The fundamental reasons for the large price increases have been well chronicled. The factors include smaller than expected corn acreage in the US, declining US corn yield prospects, a rapid pace of corn use for ethanol, a torrid pace of US soybean exports, rising world vegetable oil demand, a significant decline in wheat production in Russia and Kazakhstan, and a very poor start for the US winter wheat crop. LaNina weather conditions also raised some concern about southern hemisphere crops. In addition, overall demand prospects for US commodities were supported by the declining value of the US dollar and rising energy prices.
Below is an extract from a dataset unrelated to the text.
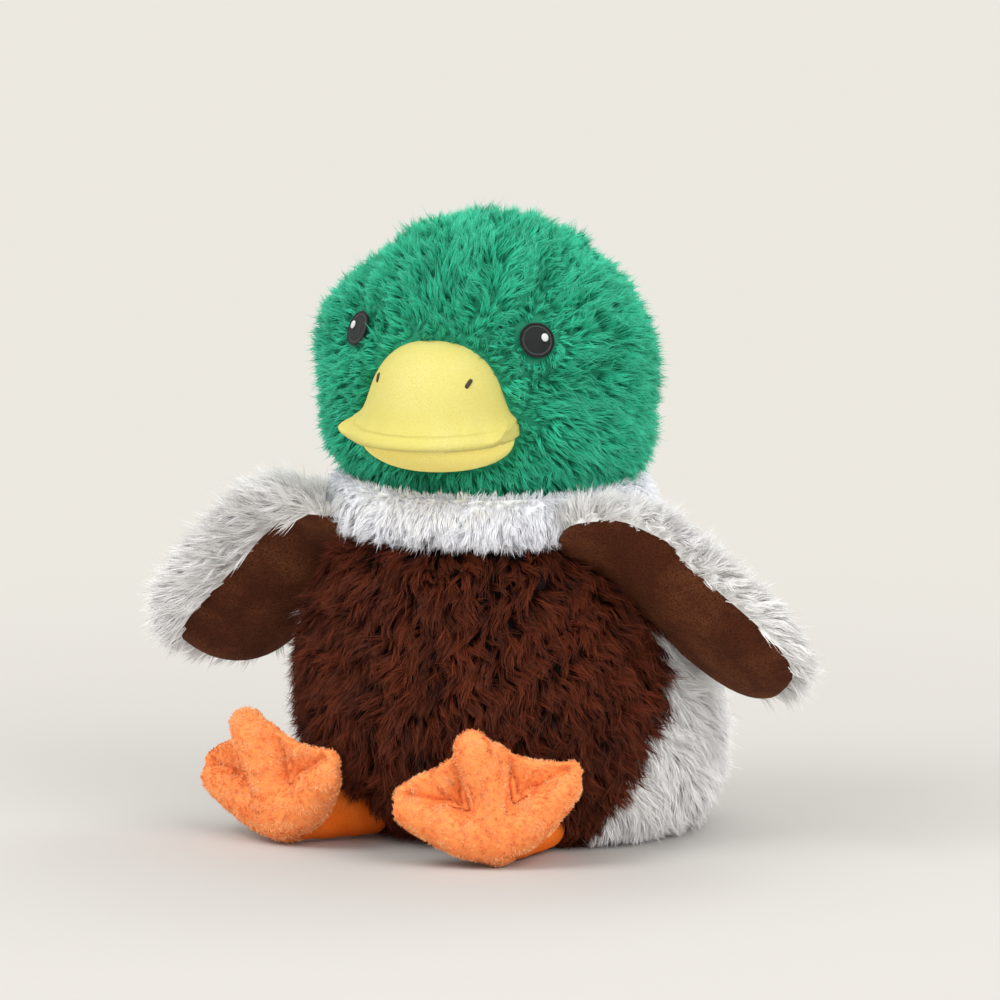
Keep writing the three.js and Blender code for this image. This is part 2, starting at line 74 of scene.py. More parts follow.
def new_material(name):
    """A material with its nodes, its links and its shader."""
    material = bpy.data.materials.new(name)
    material.use_nodes = True
    nodes = material.node_tree.nodes
    return material, nodes, material.node_tree.links, nodes["Principled BSDF"]


def set_inputs(node, **values):
    """Sets a node's inputs by their names, with an underscore for each space."""
    for name, value in values.items():
        node.inputs[name.replace("_", " ")].default_value = value


def hang_lamp(name, spot, size, power):
    """A square soft lamp that points at the duck."""
    bpy.ops.object.light_add(type="AREA", location=spot)
    lamp = bpy.context.object
    lamp.name = name
    lamp.data.size = size
    lamp.data.energy = power
    lamp.rotation_euler = (middle - Vector(spot)).to_track_quat("-Z", "Y").to_euler()


bpy.ops.mesh.primitive_circle_add(vertices=96, radius=floor_radius, fill_type="NGON", location=(0, 0, 0))
floor = bpy.context.object
floor.name = "floor"
material, nodes, links, shader = new_material("studio_floor")
set_inputs(shader, Base_Color=floor_colour, Roughness=0.85, Specular_IOR_Level=0.2)
place = nodes.new("ShaderNodeTexCoord")
distance = nodes.new("ShaderNodeVectorMath")
distance.operation = "LENGTH"
links.new(place.outputs["Object"], distance.inputs[0])
fade = nodes.new("ShaderNodeMapRange")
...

Corn prices experienced the sharpest rally due to the magnitude of the decline in US production prospects and expectations of a sharp drawdown in inventories of US corn by the end of the 2010-11 marketing year. The USDA currently projects those stocks at a 15 year low of 827 million bushels.

Soybean prices have been supported by the rapid pace of exports and export sales. The USDA now expects 2010-11 marketing year US soybean exports to reach 1.57 billion bushels, 4.6 per cent above the record exports of a year ago. Through the first 10 weeks of the marketing year, export inspections exceeded those of a year earlier by 25 per cent. Shipments to China were up 49 per cent and China accounts for 68 per cent of all US exports to date. Unshipped export sales as of November 4 were 12 per cent larger than sales of a year ago. China accounted for 58 per cent of those outstanding sales. Even with large exports, expectations were for generally adequate stocks of US soybeans at the end of the 2010-11 marketing year. The projection of those stocks dropped sharply early last week, however, as the USDA lowered the expected size of the 2010 US harvest and increased the forecast of exports.
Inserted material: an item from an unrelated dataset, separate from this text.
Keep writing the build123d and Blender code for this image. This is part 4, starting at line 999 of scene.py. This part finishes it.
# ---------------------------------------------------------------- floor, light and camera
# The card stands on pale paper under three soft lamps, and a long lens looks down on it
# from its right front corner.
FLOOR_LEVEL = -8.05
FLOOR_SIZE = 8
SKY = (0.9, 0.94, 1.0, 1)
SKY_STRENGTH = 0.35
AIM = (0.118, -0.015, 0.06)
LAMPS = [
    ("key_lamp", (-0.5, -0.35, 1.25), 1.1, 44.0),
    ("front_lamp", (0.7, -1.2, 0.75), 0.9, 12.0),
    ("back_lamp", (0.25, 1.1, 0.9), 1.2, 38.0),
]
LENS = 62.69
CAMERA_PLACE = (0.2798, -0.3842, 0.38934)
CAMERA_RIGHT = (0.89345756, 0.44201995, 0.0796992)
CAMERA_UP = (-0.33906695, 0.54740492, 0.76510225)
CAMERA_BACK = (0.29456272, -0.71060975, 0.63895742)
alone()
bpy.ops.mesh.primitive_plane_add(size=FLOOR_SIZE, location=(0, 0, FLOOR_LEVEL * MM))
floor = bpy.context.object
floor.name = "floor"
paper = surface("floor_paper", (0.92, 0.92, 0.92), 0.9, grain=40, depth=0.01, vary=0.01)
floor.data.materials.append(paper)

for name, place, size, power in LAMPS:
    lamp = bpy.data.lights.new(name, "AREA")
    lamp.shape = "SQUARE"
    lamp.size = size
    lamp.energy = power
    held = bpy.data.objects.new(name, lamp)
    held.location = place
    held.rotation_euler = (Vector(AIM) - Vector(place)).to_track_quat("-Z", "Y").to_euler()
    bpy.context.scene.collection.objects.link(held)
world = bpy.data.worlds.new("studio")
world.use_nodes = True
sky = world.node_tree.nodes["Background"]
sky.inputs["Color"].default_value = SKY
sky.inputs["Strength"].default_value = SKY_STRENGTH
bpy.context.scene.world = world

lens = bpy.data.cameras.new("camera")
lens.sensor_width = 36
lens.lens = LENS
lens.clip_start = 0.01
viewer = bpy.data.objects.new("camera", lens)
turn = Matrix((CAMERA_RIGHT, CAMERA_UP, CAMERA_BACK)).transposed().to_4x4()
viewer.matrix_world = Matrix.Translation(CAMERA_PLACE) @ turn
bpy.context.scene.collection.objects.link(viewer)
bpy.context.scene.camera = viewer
Soybean oil prices have been supported by the projection of a second consecutive year of a 5 per cent increase in world vegetable oil consumption and a further decline in world vegetable oil stocks. Domestically, soybean oil consumption for food is expected to be near that of last year, while exports are expected to decline by 20 per cent. The USDA projects a 1.2 billion pound (72 per cent) increase in soybean oil use for the production of biodiesel. Use declined sharply last year due to the expiration of the blenders’ tax credit. To reach the USDA projection of 2.9 billion pounds, use will have to average 242 million pounds per month. Use during the last month of the 2009-10 marketing year (September 2010) totaled 98 million pounds.

Wheat prices have been supported by the nearly 6 per cent decline in world wheat production and the expected decline in US and world stocks. Those inventories, however, are expected to be at generally adequate levels. More recent concerns center on the poor condition of the US winter wheat crop and whether Russian wheat production will rebound in 2011.

Prices of all three commodities declined sharply last week. The turn to lower prices was attributed to China’s move to increase interest rates and presumably slow the rate of domestic economic growth. Such a slow down might reduce the rate of growth in Chinese demand for commodities of all types. Price weakness may have also reflected some moderation in supply concerns. The US hard red winter wheat crop received some beneficial precipitation and the USDA increased its projections of some crops outside the US Projections were increased for corn in China, soybeans in South America, and wheat in Argentina and Australia.

There may also be growing concern about the ethanol blender’s tax credit. If that credit is not extended, the pace of ethanol production could drop back to the mandated level. Finally, a private forecast that US corn producers will increase plantings by nearly 5 million acres in 2011 reminded the market that high crop prices will induce a worldwide supply response next year.

While the uptrend in prices stalled last week, there is still a lot of uncertainty about crop supply and demand conditions. Uncertainty about Chinese corn demand, ethanol policy, energy prices, weather, and acreage may result in large price swings, but should provide good support for prices into the end of the year.